Each record is to be printed again precisely as it reads.

--- BEGIN Data to use ---

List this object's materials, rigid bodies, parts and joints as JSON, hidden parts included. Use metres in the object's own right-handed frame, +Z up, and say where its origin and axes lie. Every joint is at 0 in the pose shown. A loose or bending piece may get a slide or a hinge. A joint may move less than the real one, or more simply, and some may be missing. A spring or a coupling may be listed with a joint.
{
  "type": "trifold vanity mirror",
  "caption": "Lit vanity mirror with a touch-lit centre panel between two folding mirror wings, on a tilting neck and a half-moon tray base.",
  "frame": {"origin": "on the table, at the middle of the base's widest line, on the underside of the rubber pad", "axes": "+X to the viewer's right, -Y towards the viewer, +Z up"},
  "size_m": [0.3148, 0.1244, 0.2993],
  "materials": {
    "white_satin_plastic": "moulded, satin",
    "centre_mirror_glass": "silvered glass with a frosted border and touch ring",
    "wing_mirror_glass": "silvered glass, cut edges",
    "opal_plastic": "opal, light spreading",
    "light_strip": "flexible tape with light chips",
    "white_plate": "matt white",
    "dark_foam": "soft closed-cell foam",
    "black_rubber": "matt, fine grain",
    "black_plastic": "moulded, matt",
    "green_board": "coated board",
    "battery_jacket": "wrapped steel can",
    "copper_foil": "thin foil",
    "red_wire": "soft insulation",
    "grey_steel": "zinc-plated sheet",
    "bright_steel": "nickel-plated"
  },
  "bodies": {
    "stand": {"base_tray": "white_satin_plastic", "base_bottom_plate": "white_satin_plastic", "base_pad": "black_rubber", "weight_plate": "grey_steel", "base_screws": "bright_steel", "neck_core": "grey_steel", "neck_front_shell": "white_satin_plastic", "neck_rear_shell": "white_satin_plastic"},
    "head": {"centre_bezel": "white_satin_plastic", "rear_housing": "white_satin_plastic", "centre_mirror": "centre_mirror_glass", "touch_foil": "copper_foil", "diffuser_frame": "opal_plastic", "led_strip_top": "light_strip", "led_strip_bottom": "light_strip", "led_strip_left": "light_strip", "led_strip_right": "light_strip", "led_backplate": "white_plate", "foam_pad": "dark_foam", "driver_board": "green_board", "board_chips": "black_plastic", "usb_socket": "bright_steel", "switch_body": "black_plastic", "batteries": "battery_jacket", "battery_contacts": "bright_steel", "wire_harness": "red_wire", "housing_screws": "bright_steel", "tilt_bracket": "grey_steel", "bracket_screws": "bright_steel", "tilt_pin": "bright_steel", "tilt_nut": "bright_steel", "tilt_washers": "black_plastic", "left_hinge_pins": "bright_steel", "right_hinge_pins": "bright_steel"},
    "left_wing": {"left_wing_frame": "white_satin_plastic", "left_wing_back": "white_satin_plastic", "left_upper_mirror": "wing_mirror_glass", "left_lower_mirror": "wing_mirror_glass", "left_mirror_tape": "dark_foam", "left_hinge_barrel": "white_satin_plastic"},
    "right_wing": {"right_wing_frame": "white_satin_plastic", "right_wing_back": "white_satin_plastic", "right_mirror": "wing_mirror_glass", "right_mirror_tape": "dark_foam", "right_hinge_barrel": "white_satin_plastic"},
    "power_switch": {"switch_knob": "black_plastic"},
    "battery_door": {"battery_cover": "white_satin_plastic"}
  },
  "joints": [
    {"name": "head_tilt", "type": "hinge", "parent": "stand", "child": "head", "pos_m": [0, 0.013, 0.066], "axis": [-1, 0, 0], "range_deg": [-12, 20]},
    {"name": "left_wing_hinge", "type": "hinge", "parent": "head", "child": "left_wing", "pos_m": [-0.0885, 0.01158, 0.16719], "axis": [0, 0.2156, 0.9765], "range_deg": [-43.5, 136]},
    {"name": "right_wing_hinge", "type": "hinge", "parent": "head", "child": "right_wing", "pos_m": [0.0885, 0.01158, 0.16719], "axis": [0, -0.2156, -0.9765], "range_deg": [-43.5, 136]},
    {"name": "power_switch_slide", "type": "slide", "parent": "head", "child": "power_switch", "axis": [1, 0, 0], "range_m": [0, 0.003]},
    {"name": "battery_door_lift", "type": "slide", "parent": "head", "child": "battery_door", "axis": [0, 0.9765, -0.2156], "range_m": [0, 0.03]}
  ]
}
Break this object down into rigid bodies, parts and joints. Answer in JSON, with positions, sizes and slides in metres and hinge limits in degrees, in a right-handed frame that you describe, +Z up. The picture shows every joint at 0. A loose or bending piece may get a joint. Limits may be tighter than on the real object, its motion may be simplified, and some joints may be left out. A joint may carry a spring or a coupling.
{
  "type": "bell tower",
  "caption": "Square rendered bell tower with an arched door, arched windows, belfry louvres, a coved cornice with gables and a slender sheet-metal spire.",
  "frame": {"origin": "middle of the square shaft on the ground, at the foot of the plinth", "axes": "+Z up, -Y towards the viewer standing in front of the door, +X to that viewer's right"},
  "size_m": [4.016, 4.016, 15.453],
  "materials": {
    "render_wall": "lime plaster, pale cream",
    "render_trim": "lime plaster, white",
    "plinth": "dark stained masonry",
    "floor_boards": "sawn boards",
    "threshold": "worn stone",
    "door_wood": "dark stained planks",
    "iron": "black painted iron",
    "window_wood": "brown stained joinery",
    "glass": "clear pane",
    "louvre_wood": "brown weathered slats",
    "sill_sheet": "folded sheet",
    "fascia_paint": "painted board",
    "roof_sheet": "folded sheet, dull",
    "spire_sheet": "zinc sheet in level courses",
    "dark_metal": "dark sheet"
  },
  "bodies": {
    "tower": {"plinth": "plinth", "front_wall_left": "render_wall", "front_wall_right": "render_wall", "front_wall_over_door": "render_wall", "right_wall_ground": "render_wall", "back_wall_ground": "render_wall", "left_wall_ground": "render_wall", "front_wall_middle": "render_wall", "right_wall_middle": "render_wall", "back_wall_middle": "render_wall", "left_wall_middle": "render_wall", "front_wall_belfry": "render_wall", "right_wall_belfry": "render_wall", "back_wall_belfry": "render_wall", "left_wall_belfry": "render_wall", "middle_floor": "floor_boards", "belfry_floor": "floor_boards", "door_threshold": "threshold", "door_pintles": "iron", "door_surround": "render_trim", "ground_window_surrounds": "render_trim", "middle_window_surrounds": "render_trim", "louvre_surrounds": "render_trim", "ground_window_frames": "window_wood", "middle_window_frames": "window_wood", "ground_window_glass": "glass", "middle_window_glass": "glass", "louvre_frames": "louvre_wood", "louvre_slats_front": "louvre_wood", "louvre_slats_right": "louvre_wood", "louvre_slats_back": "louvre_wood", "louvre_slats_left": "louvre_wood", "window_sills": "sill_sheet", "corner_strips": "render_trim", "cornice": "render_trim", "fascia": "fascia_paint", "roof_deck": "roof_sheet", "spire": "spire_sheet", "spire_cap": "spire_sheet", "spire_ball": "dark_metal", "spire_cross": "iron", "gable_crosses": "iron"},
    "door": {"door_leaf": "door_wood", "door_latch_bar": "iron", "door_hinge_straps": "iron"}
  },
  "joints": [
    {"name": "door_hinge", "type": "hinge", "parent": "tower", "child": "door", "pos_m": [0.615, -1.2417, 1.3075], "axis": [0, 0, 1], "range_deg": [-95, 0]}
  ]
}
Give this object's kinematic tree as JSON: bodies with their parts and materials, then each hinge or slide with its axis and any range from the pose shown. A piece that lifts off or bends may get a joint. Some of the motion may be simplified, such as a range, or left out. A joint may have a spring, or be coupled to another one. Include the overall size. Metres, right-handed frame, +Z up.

--- END Data to use ---

» **Exercise response**
List this object's materials, rigid bodies, parts and joints as JSON, hidden parts included. Use metres in the object's own right-handed frame, +Z up, and say where its origin and axes lie. Every joint is at 0 in the pose shown. A loose or bending piece may get a slide or a hinge. A joint may move less than the real one, or more simply, and some may be missing. A spring or a coupling may be listed with a joint.
{
  "type": "trifold vanity mirror",
  "caption": "Lit vanity mirror with a touch-lit centre panel between two folding mirror wings, on a tilting neck and a half-moon tray base.",
  "frame": {"origin": "on the table, at the middle of the base's widest line, on the underside of the rubber pad", "axes": "+X to the viewer's right, -Y towards the viewer, +Z up"},
  "size_m": [0.3148, 0.1244, 0.2993],
  "materials": {
    "white_satin_plastic": "moulded, satin",
    "centre_mirror_glass": "silvered glass with a frosted border and touch ring",
    "wing_mirror_glass": "silvered glass, cut edges",
    "opal_plastic": "opal, light spreading",
    "light_strip": "flexible tape with light chips",
    "white_plate": "matt white",
    "dark_foam": "soft closed-cell foam",
    "black_rubber": "matt, fine grain",
    "black_plastic": "moulded, matt",
    "green_board": "coated board",
    "battery_jacket": "wrapped steel can",
    "copper_foil": "thin foil",
    "red_wire": "soft insulation",
    "grey_steel": "zinc-plated sheet",
    "bright_steel": "nickel-plated"
  },
  "bodies": {
    "stand": {"base_tray": "white_satin_plastic", "base_bottom_plate": "white_satin_plastic", "base_pad": "black_rubber", "weight_plate": "grey_steel", "base_screws": "bright_steel", "neck_core": "grey_steel", "neck_front_shell": "white_satin_plastic", "neck_rear_shell": "white_satin_plastic"},
    "head": {"centre_bezel": "white_satin_plastic", "rear_housing": "white_satin_plastic", "centre_mirror": "centre_mirror_glass", "touch_foil": "copper_foil", "diffuser_frame": "opal_plastic", "led_strip_top": "light_strip", "led_strip_bottom": "light_strip", "led_strip_left": "light_strip", "led_strip_right": "light_strip", "led_backplate": "white_plate", "foam_pad": "dark_foam", "driver_board": "green_board", "board_chips": "black_plastic", "usb_socket": "bright_steel", "switch_body": "black_plastic", "batteries": "battery_jacket", "battery_contacts": "bright_steel", "wire_harness": "red_wire", "housing_screws": "bright_steel", "tilt_bracket": "grey_steel", "bracket_screws": "bright_steel", "tilt_pin": "bright_steel", "tilt_nut": "bright_steel", "tilt_washers": "black_plastic", "left_hinge_pins": "bright_steel", "right_hinge_pins": "bright_steel"},
    "left_wing": {"left_wing_frame": "white_satin_plastic", "left_wing_back": "white_satin_plastic", "left_upper_mirror": "wing_mirror_glass", "left_lower_mirror": "wing_mirror_glass", "left_mirror_tape": "dark_foam", "left_hinge_barrel": "white_satin_plastic"},
    "right_wing": {"right_wing_frame": "white_satin_plastic", "right_wing_back": "white_satin_plastic", "right_mirror": "wing_mirror_glass", "right_mirror_tape": "dark_foam", "right_hinge_barrel": "white_satin_plastic"},
    "power_switch": {"switch_knob": "black_plastic"},
    "battery_door": {"battery_cover": "white_satin_plastic"}
  },
  "joints": [
    {"name": "head_tilt", "type": "hinge", "parent": "stand", "child": "head", "pos_m": [0, 0.013, 0.066], "axis": [-1, 0, 0], "range_deg": [-12, 20]},
    {"name": "left_wing_hinge", "type": "hinge", "parent": "head", "child": "left_wing", "pos_m": [-0.0885, 0.01158, 0.16719], "axis": [0, 0.2156, 0.9765], "range_deg": [-43.5, 136]},
    {"name": "right_wing_hinge", "type": "hinge", "parent": "head", "child": "right_wing", "pos_m": [0.0885, 0.01158, 0.16719], "axis": [0, -0.2156, -0.9765], "range_deg": [-43.5, 136]},
    {"name": "power_switch_slide", "type": "slide", "parent": "head", "child": "power_switch", "axis": [1, 0, 0], "range_m": [0, 0.003]},
    {"name": "battery_door_lift", "type": "slide", "parent": "head", "child": "battery_door", "axis": [0, 0.9765, -0.2156], "range_m": [0, 0.03]}
  ]
}
Break this object down into rigid bodies, parts and joints. Answer in JSON, with positions, sizes and slides in metres and hinge limits in degrees, in a right-handed frame that you describe, +Z up. The picture shows every joint at 0. A loose or bending piece may get a joint. Limits may be tighter than on the real object, its motion may be simplified, and some joints may be left out. A joint may carry a spring or a coupling.
{
  "type": "bell tower",
  "caption": "Square rendered bell tower with an arched door, arched windows, belfry louvres, a coved cornice with gables and a slender sheet-metal spire.",
  "frame": {"origin": "middle of the square shaft on the ground, at the foot of the plinth", "axes": "+Z up, -Y towards the viewer standing in front of the door, +X to that viewer's right"},
  "size_m": [4.016, 4.016, 15.453],
  "materials": {
    "render_wall": "lime plaster, pale cream",
    "render_trim": "lime plaster, white",
    "plinth": "dark stained masonry",
    "floor_boards": "sawn boards",
    "threshold": "worn stone",
    "door_wood": "dark stained planks",
    "iron": "black painted iron",
    "window_wood": "brown stained joinery",
    "glass": "clear pane",
    "louvre_wood": "brown weathered slats",
    "sill_sheet": "folded sheet",
    "fascia_paint": "painted board",
    "roof_sheet": "folded sheet, dull",
    "spire_sheet": "zinc sheet in level courses",
    "dark_metal": "dark sheet"
  },
  "bodies": {
    "tower": {"plinth": "plinth", "front_wall_left": "render_wall", "front_wall_right": "render_wall", "front_wall_over_door": "render_wall", "right_wall_ground": "render_wall", "back_wall_ground": "render_wall", "left_wall_ground": "render_wall", "front_wall_middle": "render_wall", "right_wall_middle": "render_wall", "back_wall_middle": "render_wall", "left_wall_middle": "render_wall", "front_wall_belfry": "render_wall", "right_wall_belfry": "render_wall", "back_wall_belfry": "render_wall", "left_wall_belfry": "render_wall", "middle_floor": "floor_boards", "belfry_floor": "floor_boards", "door_threshold": "threshold", "door_pintles": "iron", "door_surround": "render_trim", "ground_window_surrounds": "render_trim", "middle_window_surrounds": "render_trim", "louvre_surrounds": "render_trim", "ground_window_frames": "window_wood", "middle_window_frames": "window_wood", "ground_window_glass": "glass", "middle_window_glass": "glass", "louvre_frames": "louvre_wood", "louvre_slats_front": "louvre_wood", "louvre_slats_right": "louvre_wood", "louvre_slats_back": "louvre_wood", "louvre_slats_left": "louvre_wood", "window_sills": "sill_sheet", "corner_strips": "render_trim", "cornice": "render_trim", "fascia": "fascia_paint", "roof_deck": "roof_sheet", "spire": "spire_sheet", "spire_cap": "spire_sheet", "spire_ball": "dark_metal", "spire_cross": "iron", "gable_crosses": "iron"},
    "door": {"door_leaf": "door_wood", "door_latch_bar": "iron", "door_hinge_straps": "iron"}
  },
  "joints": [
    {"name": "door_hinge", "type": "hinge", "parent": "tower", "child": "door", "pos_m": [0.615, -1.2417, 1.3075], "axis": [0, 0, 1], "range_deg": [-95, 0]}
  ]
}
Give this object's kinematic tree as JSON: bodies with their parts and materials, then each hinge or slide with its axis and any range from the pose shown. A piece that lifts off or bends may get a joint. Some of the motion may be simplified, such as a range, or left out. A joint may have a spring, or be coupled to another one. Include the overall size. Metres, right-handed frame, +Z up.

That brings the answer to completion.